MacGregor himself? I’m sure he’s a nice man. And he has a long life of public service, including being a life peer since 2001. He’s no slouch, either—he’s been Secretary of State for a number of ministries, was almost John Major’s Chancellor, and clearly knows his way around Whitehall. He’s exactly the kind of friend David Cameron and George Osborne want in the fracking debate—he sounds as if he knows what he’s talking about, and he’s got street cred as a former minister. Prior to entering politics in 1974 he worked at a merchant bank. So, like many of us, he seems largely self-taught in the energy area-his university degrees are in history and economics.

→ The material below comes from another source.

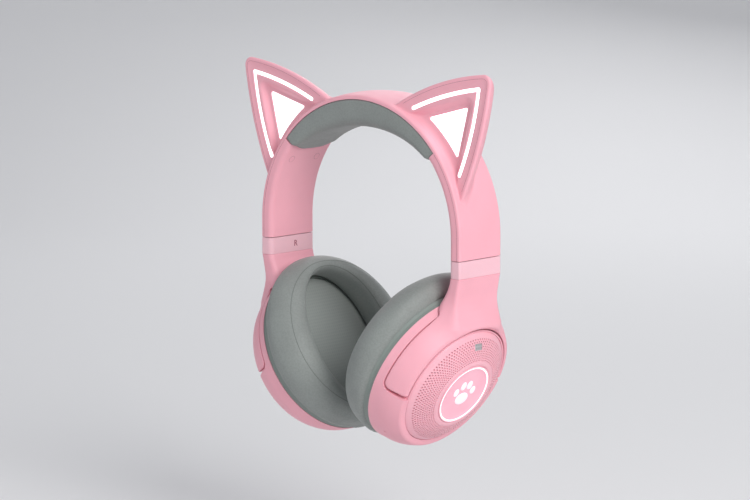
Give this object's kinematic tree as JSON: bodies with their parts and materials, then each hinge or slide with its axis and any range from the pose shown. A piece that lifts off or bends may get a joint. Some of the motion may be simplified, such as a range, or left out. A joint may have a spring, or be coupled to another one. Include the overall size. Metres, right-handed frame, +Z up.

So it’s pretty clear why he thinks fracking is a swell idea—look what’s happened in the US, he practically shouts. And he may be correct that the permitting process for this sort of thing in the UK is complicated, perhaps unnecessarily so, although not everyone would agree with that, I imagine—there is probably an equally good case to be made for proceeding slowly on this. But when he closes his Telegraph piece with a line like “Other countries have shale resources, too, so investors could easily look elsewhere.” Really? Where? And with what equipment? And under what time frame? This suggests to me that MacGregor actually knows considerably less about this whole area than he thinks he does, sadly. All of which make me think that Cameron and Osborn as well know considerably less than they need to if they really think they’re making informed decisions on Britain’s energy future.

Unfortunately, Lord MacGregor has written a very silly piece that will not clarify much of anything, but certainly does a good job of passing on energy industry talking points.